(WHAT TO WORK ON):
Return every line of the material exactly.

─── DATASET EXTRACT

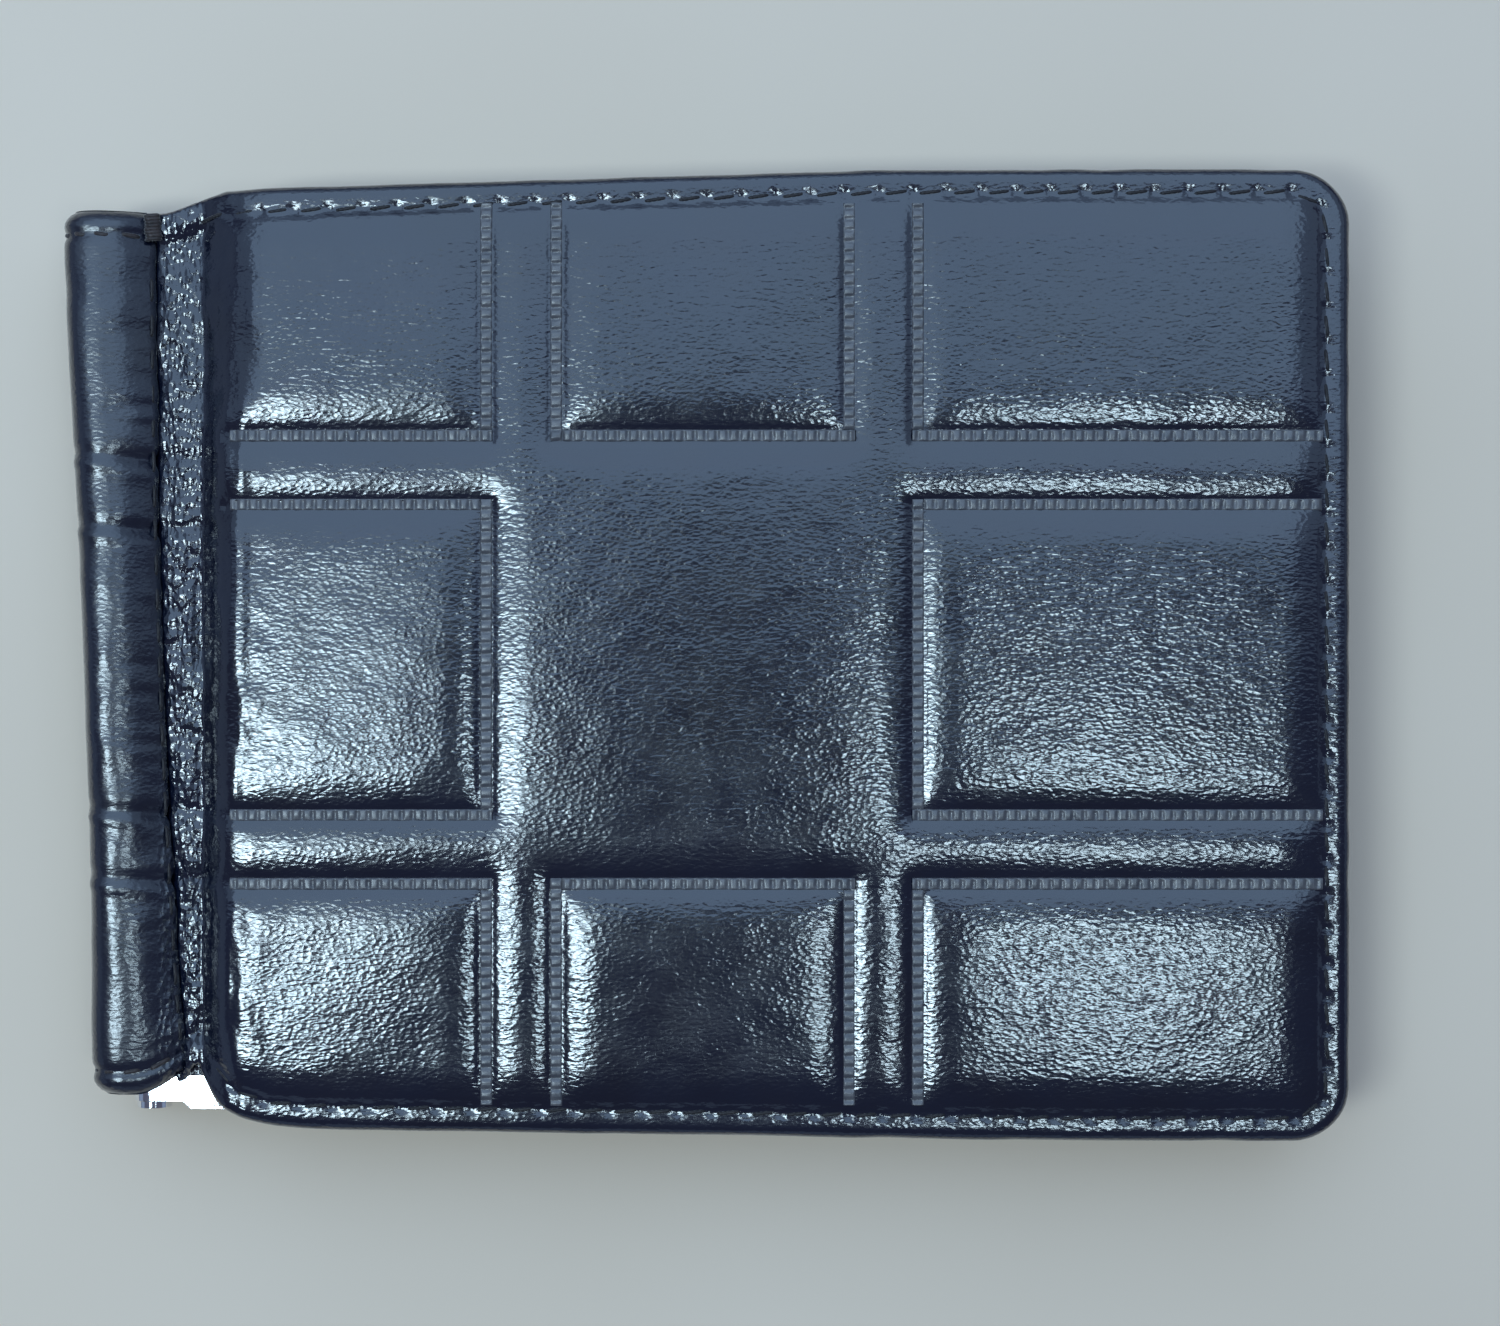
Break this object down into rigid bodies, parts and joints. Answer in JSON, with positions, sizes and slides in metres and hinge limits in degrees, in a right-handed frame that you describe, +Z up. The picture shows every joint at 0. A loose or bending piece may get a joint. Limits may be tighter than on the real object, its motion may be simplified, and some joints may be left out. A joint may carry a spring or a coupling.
{
  "type": "money clip wallet",
  "caption": "Padded leather bifold wallet with a quilted grid on its covers, a rolled spine and a sprung metal money clip inside.",
  "frame": {"origin": "bottom centre of the closed wallet's bounding box, on the surface it lies on", "axes": "+X from the rolled spine to the free edge, +Y along the spine, +Z up through the front cover"},
  "size_m": [0.115, 0.087, 0.015],
  "materials": {
    "outer_leather": "glossy grained",
    "inner_leather": "smooth satin",
    "lining": "woven",
    "foam": "open cell foam",
    "board": "grey fibreboard",
    "thread": "twisted thread",
    "clip_metal": "polished",
    "plated_steel": "nickel plated",
    "spring_wire": "drawn wire"
  },
  "bodies": {
    "back_cover": {"back_outer_leather": "outer_leather", "back_foam_pad": "foam", "back_board": "board", "back_lining": "lining", "back_slip_pocket": "inner_leather", "note_panel": "inner_leather", "back_perimeter_thread": "thread", "back_hinge_leather": "outer_leather", "back_hinge_lining": "inner_leather"},
    "spine": {"spine_outer_leather": "outer_leather", "spine_inner_leather": "inner_leather", "spine_stiffener": "board", "clip_base_channel": "plated_steel", "clip_rivets": "plated_steel", "clip_pivot_rod": "clip_metal", "upper_torsion_spring": "spring_wire", "lower_torsion_spring": "spring_wire", "back_seam_thread": "thread", "front_seam_thread": "thread", "back_bar_tack": "thread", "front_bar_tack": "thread"},
    "front_cover": {"front_outer_leather": "outer_leather", "front_foam_pad": "foam", "front_board": "board", "front_lining": "lining", "card_slot_1": "inner_leather", "card_slot_2": "inner_leather", "card_slot_3": "inner_leather", "front_perimeter_thread": "thread", "front_hinge_leather": "outer_leather", "front_hinge_lining": "inner_leather"},
    "clip": {"clip_frame": "clip_metal"}
  },
  "joints": [
    {"name": "spine_fold", "type": "hinge", "parent": "back_cover", "child": "spine", "pos_m": [-0.0524, 0, 0.0051], "axis": [0, -1, 0], "range_deg": [0, 90], "deforming": ["back_hinge_leather", "back_hinge_lining"]},
    {"name": "front_fold", "type": "hinge", "parent": "spine", "child": "front_cover", "pos_m": [-0.0524, 0, 0.0099], "axis": [0, -1, 0], "range_deg": [0, 90], "deforming": ["front_hinge_leather", "front_hinge_lining"]},
    {"name": "clip_lift", "type": "hinge", "parent": "back_cover", "child": "clip", "pos_m": [-0.0524, 0, 0.0051], "axis": [0, -1, 0], "range_deg": [0, 70], "stiffness_Nm_per_rad": 0.08, "springref_deg": -34.38, "deforming": ["upper_torsion_spring", "lower_torsion_spring"]}
  ],
  "couplings": [
    {"joint": "clip_lift", "follows": "spine_fold", "ratio": 0.777}
  ]
}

──────

(EXPECTED ANSWER):
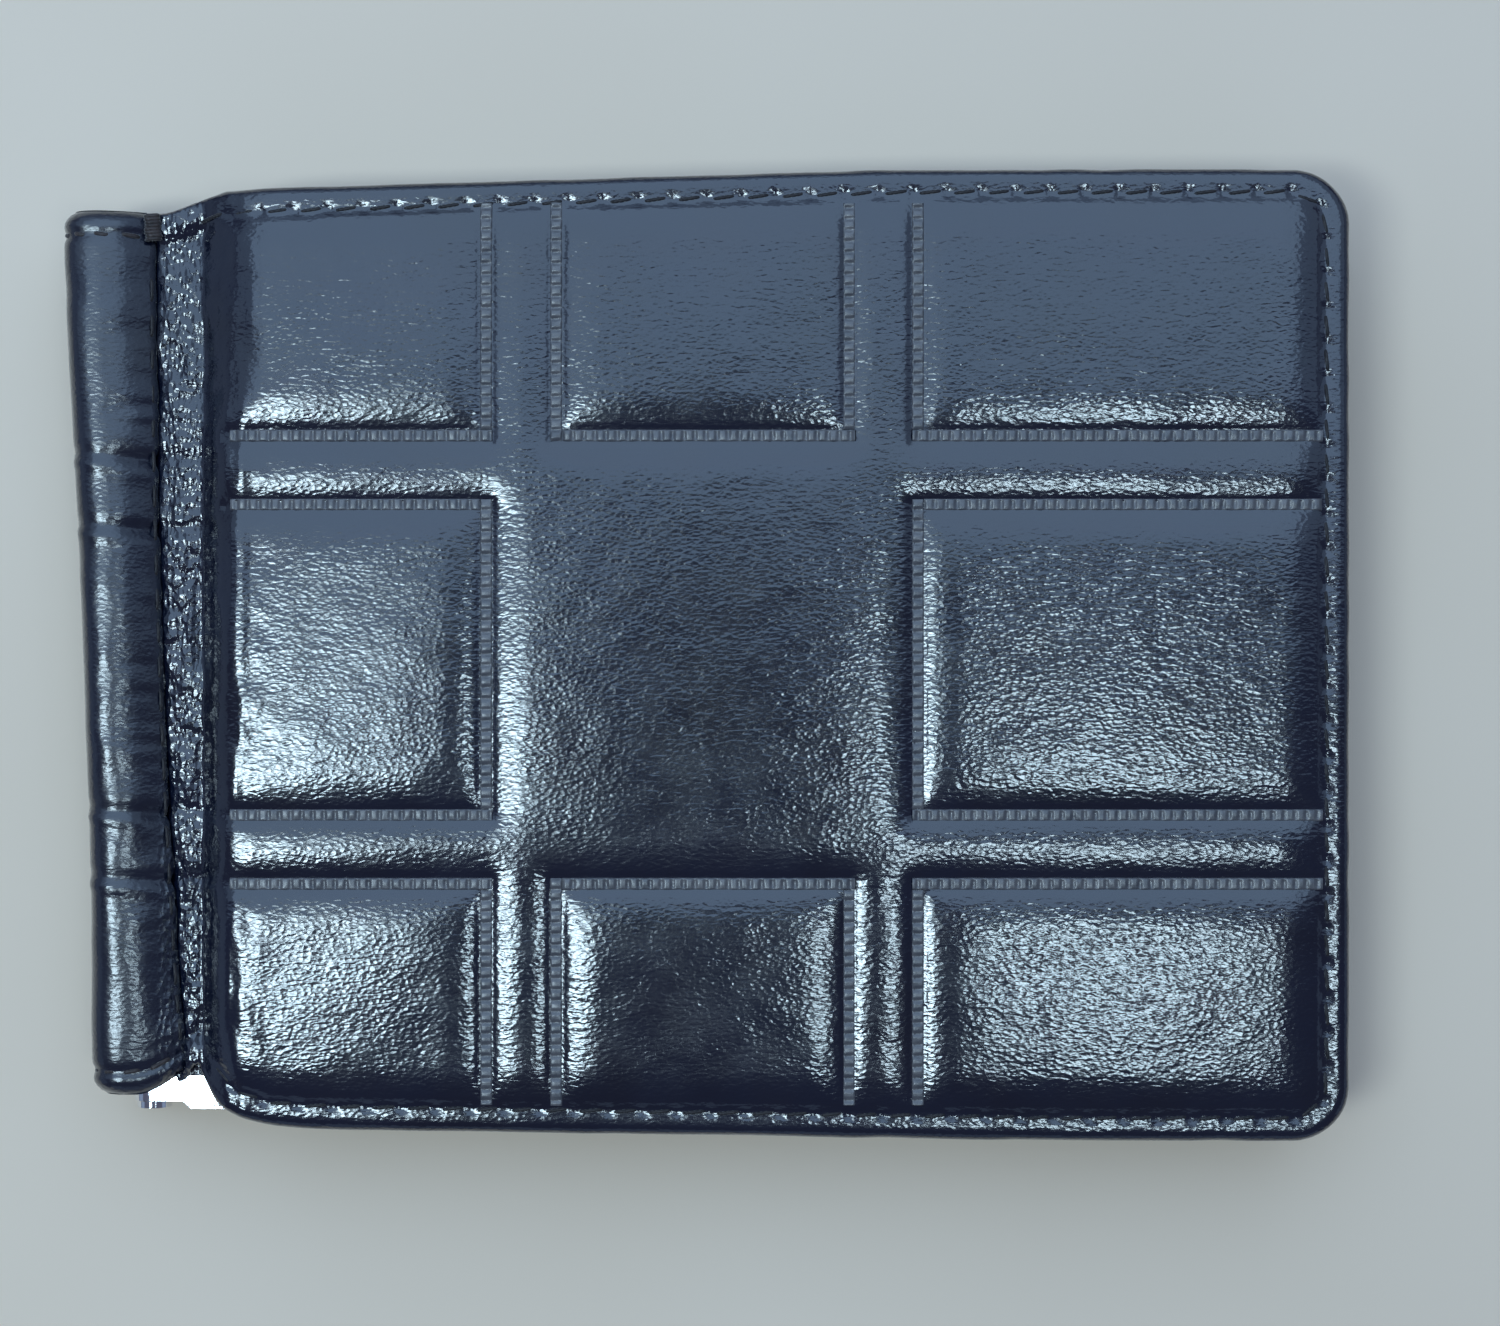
Break this object down into rigid bodies, parts and joints. Answer in JSON, with positions, sizes and slides in metres and hinge limits in degrees, in a right-handed frame that you describe, +Z up. The picture shows every joint at 0. A loose or bending piece may get a joint. Limits may be tighter than on the real object, its motion may be simplified, and some joints may be left out. A joint may carry a spring or a coupling.
{
  "type": "money clip wallet",
  "caption": "Padded leather bifold wallet with a quilted grid on its covers, a rolled spine and a sprung metal money clip inside.",
  "frame": {"origin": "bottom centre of the closed wallet's bounding box, on the surface it lies on", "axes": "+X from the rolled spine to the free edge, +Y along the spine, +Z up through the front cover"},
  "size_m": [0.115, 0.087, 0.015],
  "materials": {
    "outer_leather": "glossy grained",
    "inner_leather": "smooth satin",
    "lining": "woven",
    "foam": "open cell foam",
    "board": "grey fibreboard",
    "thread": "twisted thread",
    "clip_metal": "polished",
    "plated_steel": "nickel plated",
    "spring_wire": "drawn wire"
  },
  "bodies": {
    "back_cover": {"back_outer_leather": "outer_leather", "back_foam_pad": "foam", "back_board": "board", "back_lining": "lining", "back_slip_pocket": "inner_leather", "note_panel": "inner_leather", "back_perimeter_thread": "thread", "back_hinge_leather": "outer_leather", "back_hinge_lining": "inner_leather"},
    "spine": {"spine_outer_leather": "outer_leather", "spine_inner_leather": "inner_leather", "spine_stiffener": "board", "clip_base_channel": "plated_steel", "clip_rivets": "plated_steel", "clip_pivot_rod": "clip_metal", "upper_torsion_spring": "spring_wire", "lower_torsion_spring": "spring_wire", "back_seam_thread": "thread", "front_seam_thread": "thread", "back_bar_tack": "thread", "front_bar_tack": "thread"},
    "front_cover": {"front_outer_leather": "outer_leather", "front_foam_pad": "foam", "front_board": "board", "front_lining": "lining", "card_slot_1": "inner_leather", "card_slot_2": "inner_leather", "card_slot_3": "inner_leather", "front_perimeter_thread": "thread", "front_hinge_leather": "outer_leather", "front_hinge_lining": "inner_leather"},
    "clip": {"clip_frame": "clip_metal"}
  },
  "joints": [
    {"name": "spine_fold", "type": "hinge", "parent": "back_cover", "child": "spine", "pos_m": [-0.0524, 0, 0.0051], "axis": [0, -1, 0], "range_deg": [0, 90], "deforming": ["back_hinge_leather", "back_hinge_lining"]},
    {"name": "front_fold", "type": "hinge", "parent": "spine", "child": "front_cover", "pos_m": [-0.0524, 0, 0.0099], "axis": [0, -1, 0], "range_deg": [0, 90], "deforming": ["front_hinge_leather", "front_hinge_lining"]},
    {"name": "clip_lift", "type": "hinge", "parent": "back_cover", "child": "clip", "pos_m": [-0.0524, 0, 0.0051], "axis": [0, -1, 0], "range_deg": [0, 70], "stiffness_Nm_per_rad": 0.08, "springref_deg": -34.38, "deforming": ["upper_torsion_spring", "lower_torsion_spring"]}
  ],
  "couplings": [
    {"joint": "clip_lift", "follows": "spine_fold", "ratio": 0.777}
  ]
}